Esta carta de Trump es de tono demencial y, al combinarse con su actitud pública de sistemático desafío a las instituciones que no le complazcan en su deseo de ser presidente y con los múltiples juicios civiles y criminales a los cuales está siendo sometido, por acusaciones de violencia sexual, fraude continuado llevado a cabo por sus empresas y apropiación indebida de documentos de la nación, todo ello representa una situación legal muy precaria para Trump. Sin embargo, y aquí radica la tragedia de su saga, por una extraña alquimia política, este hombre de escasas cualidades éticas es visto por una buena parte de la nación como un patriota y un salvador. Lo que ha hecho Trump, sembrar dudas sobre el sistema electoral estadounidense, desconocer la voluntad popular, atacar agresivamente a los organismos públicos y a las personalidades políticas que no lo apoyan, incluyendo a su propio vicepresidente Pence, seguir predicando activamente la rebelión contra lo decidido a nivel institucional, todo ello configura un acto de agresión contra la nación que, asombrosamente, encuentra la aprobación cuasi religiosa de millones de ciudadanos.

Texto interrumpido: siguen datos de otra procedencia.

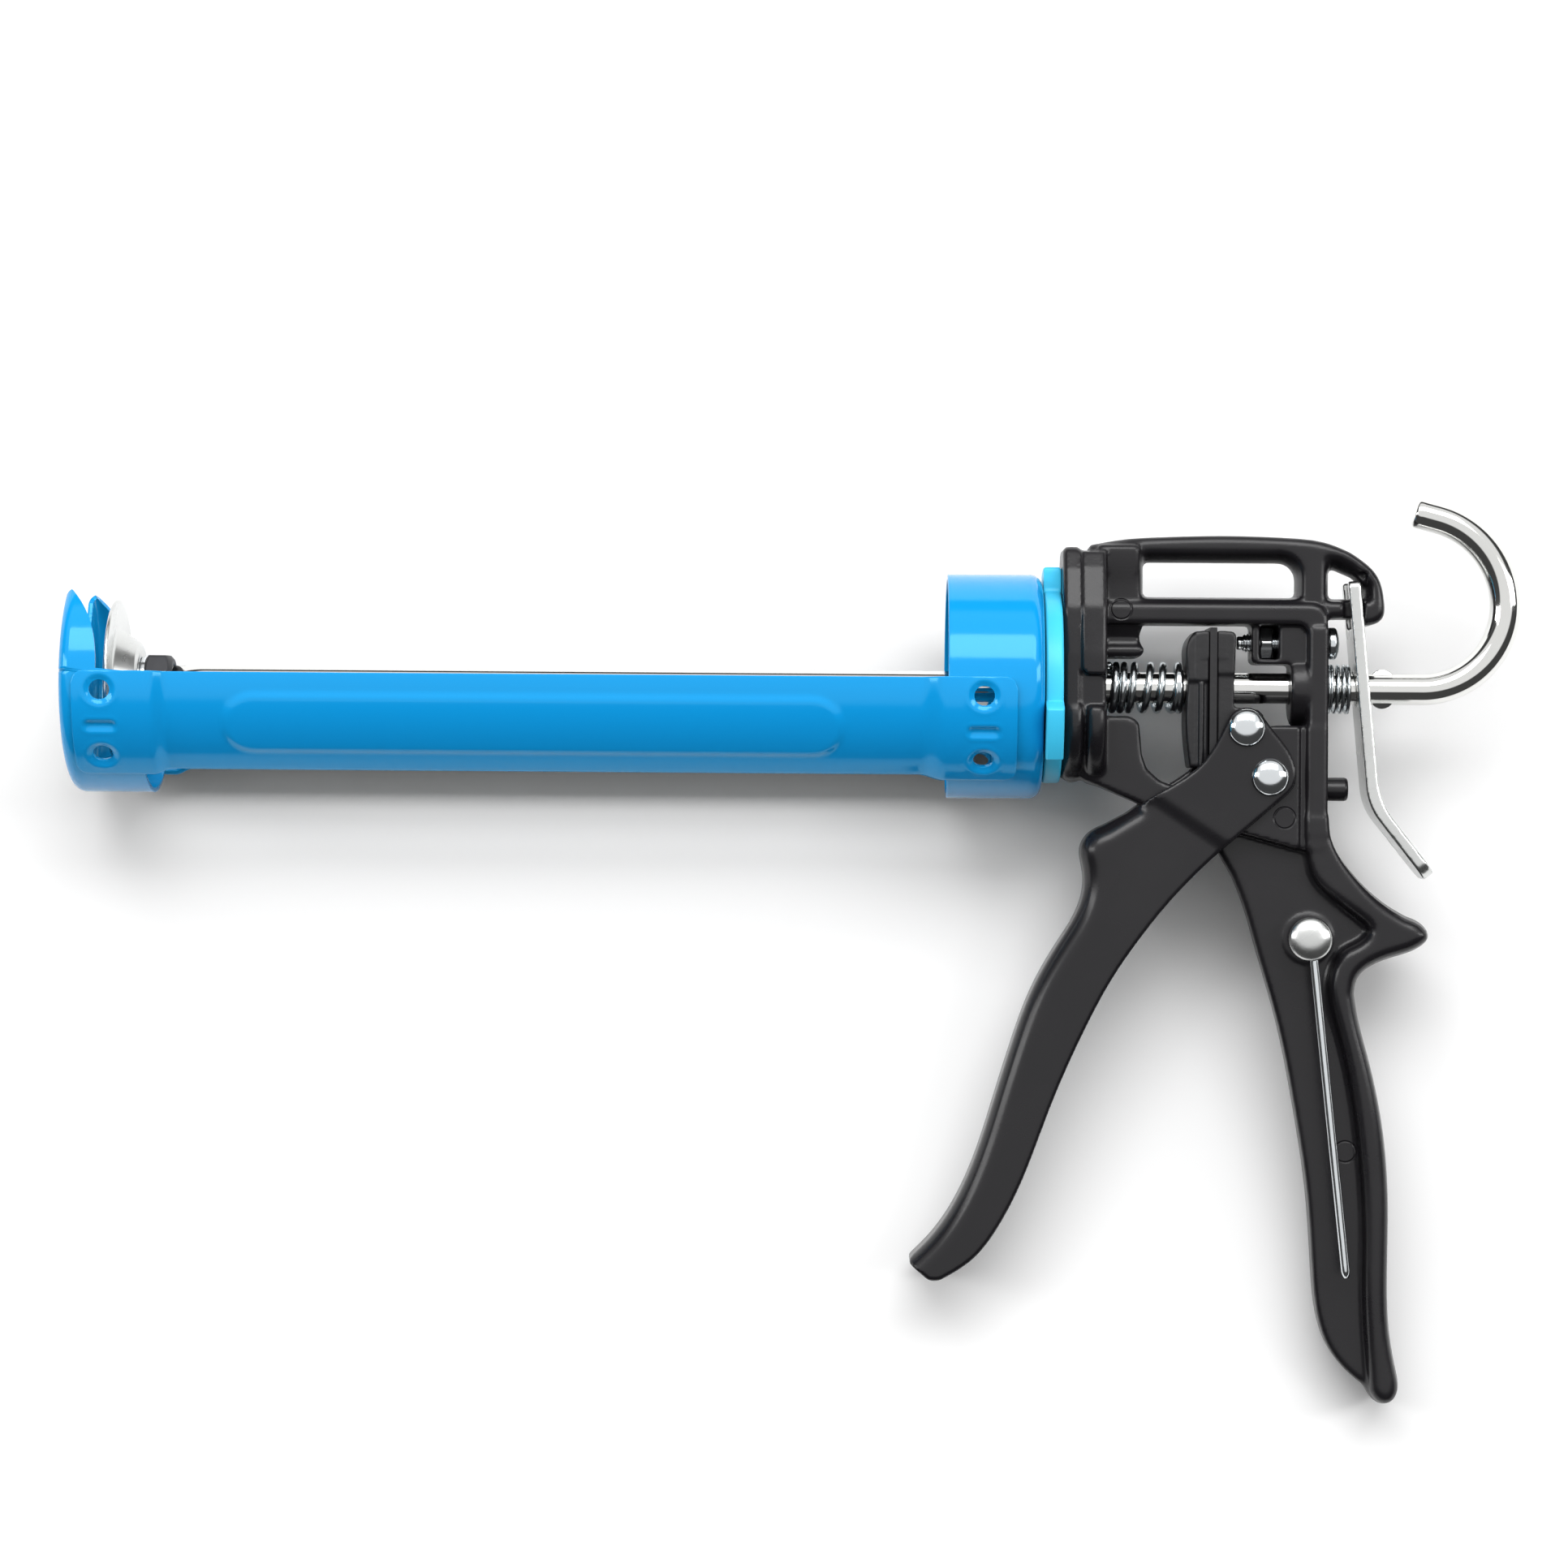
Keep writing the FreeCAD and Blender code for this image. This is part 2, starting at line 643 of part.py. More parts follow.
def driver_rear_half():
    tail = driver_rivet_x + rivet_radius + slot_play + 1.6
    low = driver_rivet_y - driver_travel()[1] - rivet_radius - slot_play - 1.2
    points = [(plate_back, 14.6), (299.8, 14.6), (299.4, 2.0), (299.4, -5.0)]
    points += [(tail - 1.5, -5.6), (tail, -7.0), (tail, low), (plate_back, low)]
    shape = slab(points, driver_half)
    pad = block(plate_back, 300.4, 7.6, 14.4, -7.6, 7.6)
    return shape.fuse(pad).cut(rod_hole(driver_bore_gap)).cut(driver_slot()).removeSplitter()


def grip_plate():
    shape = block(plate_front, plate_back, -20.2, 15.4, -driver_half - 0.4, driver_half + 0.4)
    return shape.cut(rod_hole(running_gap))


# ---------------------------------------------------------------- springs
def main_spring():
    spring_front = hub_back + face_gap
    return tube_along_x(spring_front, spring_front + spring_length, spring_outer, spring_inner)


def release_spring():
    start = rear_wall_back + 0.1
    return tube_along_x(start, start + release_spring_length, release_spring_outer, release_spring_inner)


# ---------------------------------------------------------------- release lever
def lever_frame(s, depth):
    """A point s up the lever's front face and depth behind it."""
    a = math.radians(lever_lean)
    x = lever_x_on_axis - s * math.sin(a) + depth * math.cos(a)
    return x, s * math.cos(a) + depth * math.sin(a)


def release_lever():
    """A leaning strip with a fork at the top, a rod hole and a bent thumb tab below."""
    bend = lever_bend_y
    turn = math.radians(lever_tab_bend + lever_lean)
    corner = lever_frame(bend, 0)
    mitre = lever_sheet * math.tan(math.radians(lever_tab_bend) / 2)
    corner_back = lever_frame(bend + mitre, lever_sheet)
    along = (math.sin(turn) * lever_tab_length, -math.cos(turn) * lever_tab_length)
    end = (corner[0] + along[0], corner[1] + along[1])
    across = (math.cos(turn) * lever_sheet, math.sin(turn) * lever_sheet)
    points = [lever_frame(lever_top, 0), corner, end, (end[0] + across[0], end[1] + across[1])]
    points += [corner_back, lever_frame(lever_top, lever_sheet)]
    shape = slab(points, lever_half)
    prongs = [lever_frame(fork_low, -3), lever_frame(fork_low, 6)]
    prongs += [lever_frame(40, 6), lever_frame(40, -3)]
    fork = slab(prongs, fork_half)
    hole = rod_along_x(320, 345, lever_hole_radius)
    return shape.cut(fork).cut(hole)


# ---------------------------------------------------------------- rod and plunger
def push_rod():
    """A round rod with a crimp behind the release lever and a hanging hook at the end."""
    shape = rod_along_x(rod_front_end, hook_start, rod_radius)
    disc = Part.Face(Part.Wire(Part.makeCircle(rod_radius, vec(hook_start, 0), X_AXIS)))
    lower = disc.revolve(vec(hook_start, hook_lower_radius), Z_AXIS, 90)
    rightmost = hook_start + hook_lower_radius
    circle = Part.makeCircle(rod_radius, vec(rightmost, hook_lower_radius), vec(0, 1))
    side = Part.Face(Part.Wire(circle))
    centre = vec(rightmost - hook_upper_radius, hook_lower_radius)
    upper = side.revolve(centre, Z_AXIS, hook_upper_turn)
    a = math.radians(hook_upper_turn)
    end = centre + vec(math.cos(a), math.sin(a)) * hook_upper_radius
    tail = Part.makeCylinder(rod_radius, hook_tail, end, vec(-math.sin(a), math.cos(a)))
    closed = [edge for edge in tail.Edges if edge.isClosed()]
    rim = [edge for edge in closed if (edge.CenterOfMass - end).Length > hook_tail - 0.01]
    tail = tail.makeChamfer(0.8, rim)
    middle = ear_start + ear_length / 2
    top = Part.Arc(vec(ear_start, 0), vec(middle, ear_height), vec(ear_start + ear_length, 0))
    low = Part.Arc(vec(ear_start + ear_length, 0), vec(middle, -ear_height), vec(ear_start, 0))
    ears = thicken(Part.Face(Part.Wire([top.toShape(), low.toShape()])), ear_thickness / 2)
    return shape.fuse([lower, upper, tail, ears]).removeSplitter()


def plunger_disc():
    rear = disc_rear_face
    top = rear + dome_height
    bend = disc_sheet * 0.6
    outer = [(rear, disc_radius), (rear, dome_base_radius)]
    outer += [(rear + 0.55 * dome_height, dome_base_radius - 2.2)]
    outer += [(top - 0.8, dome_top_radius + 1.2), (top, dome_top_radius)]
    inner = [(x - disc_sheet, r - bend) for x, r in outer[1:]]
    bore = rod_radius + running_gap
    ring = outer + [(top, bore), (top - disc_sheet, bore)] + inner[::-1]
    return turned(ring + [(rear - disc_sheet, disc_radius)])


dome_top = disc_rear_face + dome_height


def plunger_washer():
    start = dome_top + contact_gap
    end = start + plunger_washer_thickness
    return tube_along_x(start, end, plunger_washer_radius, rod_radius + running_gap)


def rod_nut(start, height):
    shape = hexagon_along_x(start, start + height, m8_across)
    return shape.cut(rod_along_x(start - 1, start + height + 1, rod_radius - thread_bite))


def plunger_nut():
    start = dome_top + plunger_washer_thickness + 2 * contact_gap
    nut = rod_nut(start, m8_height)
    cone = [(start - 1, 0), (start - 1, 12), (start + m8_height - 1.3, m8_across / 2 + 1.0)]
    cone += [(start + m8_height, m8_across / 2 - 0.6), (start + m8_height, 0)]
    return nut.common(turned(cone))


def plunger_front_nut():
    end = dome_top - disc_sheet - contact_gap
    return rod_nut(end - m8_thin_height, m8_thin_height)


# ---------------------------------------------------------------- piercing pin
def piercing_pin():
    """A straight wire with an eye round its rivet, lying just above the palm flange."""
    eye = vec(pin_rivet_x, pin_rivet_y, pin_loop_z)
    loop = Part.makeTorus(pin_loop_radius, pin_wire_radius, eye, Z_AXIS)
    knee = vec(pin_kink[0], pin_kink[1], pin_loop_z)
    end = vec(pin_end[0], pin_end[1], pin_loop_z)
    heading = (knee - eye).normalize()
    start = eye + heading * pin_loop_radius
    neck = Part.makeCylinder(pin_wire_radius, (knee - start).Length, start, knee - start)
    wire = Part.makeCylinder(pin_wire_radius, (end - knee).Length, knee, end - knee)
    joint = Part.makeSphere(pin_wire_radius, knee)
    return loop.fuse([neck, joint, wire]).removeSplitter()


def all_parts():
    rail = cradle_rail()
    return {
        "front_cap": front_cap(),
        "rear_cap": rear_cap(),
        "cradle_rail_near": rail,
        "cradle_rail_far": mirrored_in_z(rail),
        "swivel_lock_ring": lock_ring(),
        "carrier_washer": carrier_washer(),
        "carrier_retaining_nut": carrier_nut(),
        "body_casting": body_casting(),
        "adjusting_screw": adjusting_screw(),
        "adjusting_nut": adjusting_nut(),
        "lever_stop_peg": stop_peg(),
        "trigger_pivot_rivet": pivot_rivet(),
        "piercing_pin_rivet": piercing_rivet(),
        "piercing_pin": piercing_pin(),
        "trigger_shell": trigger_shell(),
        "driver_rivet": driver_rivet(),
        "driver_front_half": driver_front_half(),
        "driver_rear_half": driver_rear_half(),
        "grip_plate": grip_plate(),
        "main_spring": main_spring(),
        "release_spring": release_spring(),
        "release_lever": release_lever(),
        "push_rod": push_rod(),
        "plunger_disc": plunger_disc(),
        "plunger_washer": plunger_washer(),
        "plunger_nut": plunger_nut(),
        "plunger_front_nut": plunger_front_nut(),
    }


def laid_on_side(shapes):
    """The placement that rolls the gun onto its side and centres it on Z = 0."""
    turn = FreeCAD.Placement(ORIGIN, FreeCAD.Rotation(X_AXIS, roll))
    compound = Part.makeCompound([s.transformed(turn.toMatrix()) for s in shapes])
    box = compound.optimalBoundingBox(False)
    shift = vec(-(box.XMin + box.XMax) / 2, -(box.YMin + box.YMax) / 2, -box.ZMin)
    return FreeCAD.Placement(shift, turn.Rotation)


parts = all_parts()
to_row = laid_on_side(parts.values())
os.makedirs("parts", exist_ok=True)
for name, shape in parts.items():
    placed = shape.transformed(to_row.toMatrix())
    placed.exportStep("parts/" + name + ".step")
    print(name, shape.isValid(), len(shape.Solids), round(shape.Volume))
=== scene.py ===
import json
import logging
import math
from dataclasses import dataclass
from enum import Enum
from typing import Sequence

import bpy
import numpy as np
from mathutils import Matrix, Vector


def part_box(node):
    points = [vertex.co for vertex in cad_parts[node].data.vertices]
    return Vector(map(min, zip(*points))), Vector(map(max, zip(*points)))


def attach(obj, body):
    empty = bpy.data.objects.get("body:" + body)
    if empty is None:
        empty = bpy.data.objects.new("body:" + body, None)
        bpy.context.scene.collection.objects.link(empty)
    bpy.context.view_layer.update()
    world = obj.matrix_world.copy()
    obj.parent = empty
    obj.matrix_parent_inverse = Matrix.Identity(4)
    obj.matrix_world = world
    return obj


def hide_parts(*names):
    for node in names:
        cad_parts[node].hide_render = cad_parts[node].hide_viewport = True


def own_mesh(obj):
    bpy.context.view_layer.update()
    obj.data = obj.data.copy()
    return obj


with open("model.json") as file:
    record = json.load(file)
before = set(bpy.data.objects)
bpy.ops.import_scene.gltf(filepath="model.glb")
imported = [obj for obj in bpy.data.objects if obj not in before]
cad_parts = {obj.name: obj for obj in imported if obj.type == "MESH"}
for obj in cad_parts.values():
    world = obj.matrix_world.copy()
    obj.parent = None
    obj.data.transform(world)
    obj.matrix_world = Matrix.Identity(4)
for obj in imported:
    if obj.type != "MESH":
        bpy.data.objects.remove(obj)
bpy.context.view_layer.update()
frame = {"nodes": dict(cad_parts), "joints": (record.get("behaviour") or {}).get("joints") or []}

# A caulking gun lying on its side: an enamelled sheet-steel cartridge carriage on a swivel, a
# black die-cast body with a grip, a pressed trigger, a friction driver on a hooked push rod,
# and a plated release lever. Sizes are millimetres in the gun's own frame, which has the rod
# along X, the top handle towards +Y and the near side towards +Z, until a mesh is placed.

log = logging.getLogger("caulking_gun")
Array = np.ndarray
Points = Sequence[tuple[float, float]]

REAR_BASE = 250.0
PIVOT_AT = (308.5, -23.0)
DRIVER_RIVET_AT = (302.4, -10.4)
PIN_EYE_AT = (319.1, -64.3)
SCREW_Y = 11.7
PEG_Y = -25.9


# ------------------------------------------------------------------ the gun's frame
@dataclass(frozen=True)
class Lay:
    """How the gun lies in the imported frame: rolled about the rod's axis, then moved."""

    origin: tuple[float, float, float]
    roll: float

    @classmethod
    def from_joints(cls, joints: list[dict]) -> "Lay":
        """Reads the roll from the trigger's pivot and the place from the carriage swivel.

        Args:
            joints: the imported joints.

        Returns:
            The gun's place in the row frame.
        """
        by_name = {joint["name"]: joint for joint in joints}
        axis = by_name["trigger_squeeze"]["axis"]
        x, y, z = by_name["carriage_swivel"]["pos_m"]
        return cls((x - REAR_BASE / 1000, y, z), math.atan2(-axis[1], axis[2]))

    def place(self, points: Array) -> Array:
        """Turns points about X by the roll and moves them.

        Args:
            points: (n, 3) millimetres in the gun's frame.

        Returns:
            (n, 3) metres in the row frame.
        """
        c, s = math.cos(self.roll), math.sin(self.roll)
        x, y, z = np.asarray(points, float).T / 1000
        ox, oy, oz = self.origin
        return np.stack([x + ox, y * c - z * s + oy, y * s + z * c + oz], axis=1)

    def span(self, node: str) -> tuple[float, float]:
        """The first and last X of a CAD node, in the gun's millimetres."""
        low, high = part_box(node)
        return (low.x - self.origin[0]) * 1000, (high.x - self.origin[0]) * 1000


LAY = Lay.from_joints(frame["joints"])


# ------------------------------------------------------------------ lines
def spline(points: Points, step: float = 0.8) -> Array:
    """A natural cubic spline through points, with chord length as its parameter.

    Args:
        points: the points that the curve passes through.
        step: the rough distance between samples.

    Returns:
        (n, 2) samples, both ends included.
    """
    p = np.asarray(points, float)
    gap = np.maximum(np.linalg.norm(np.diff(p, axis=0), axis=1), 1e-9)
    t = np.concatenate([[0.0], np.cumsum(gap)])
    n = len(p)
    matrix = np.eye(n)
    right = np.zeros((n, p.shape[1]))
    inner = np.arange(1, n - 1)
    matrix[inner, inner - 1] = gap[:-1]
    matrix[inner, inner] = 2 * (gap[:-1] + gap[1:])
    matrix[inner, inner + 1] = gap[1:]
    slope = np.diff(p, axis=0) / gap[:, None]
    right[inner] = 6 * (slope[1:] - slope[:-1])
    bend = np.linalg.solve(matrix, right)
    at = np.linspace(0.0, t[-1], max(2, int(t[-1] / step) + 1))
    i = np.clip(np.searchsorted(t, at, side="right") - 1, 0, n - 2)
    a = (t[i + 1] - at)[:, None] / gap[i][:, None]
    b = 1 - a
    curve = a * p[i] + b * p[i + 1]
    lift = (a ** 3 - a) * bend[i] + (b ** 3 - b) * bend[i + 1]
    return curve + lift * gap[i][:, None] ** 2 / 6


def outline(*runs: tuple[str, Points]) -> Array:
    """A closed outline from runs of points; each run starts where the last one ended.

    Args:
        runs: ("line" or "curve", points) pairs.

    Returns:
        (n, 2) corners of the outline.
    """
    last = runs[-1][1][-1]
    pieces = []
    for kind, points in runs:
        chain = [last, *points]
        pieces.append(spline(chain)[1:] if kind == "curve" else np.asarray(chain[1:], float))
        last = points[-1]
    return np.concatenate(pieces)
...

Esto ha llevado a Estados Unidos al borde de una terrible crisis, la peor de todas las crisis que puede enfrentar una nación, que es la pérdida de confianza en sus instituciones, generada por la acción de un líder carismático que desea el poder a toda costa y que, de ganar la presidencia de nuevo, iría a vengarse de quienes –en su afiebrado rencor– no se plegaron a sus propósitos.
O a la Casa Blanca o a la cárcel, esta es la insólita encrucijada en la cual se encuentra Donald J. Trump, con todo lo que ello significa para el futuro de esta gran nación.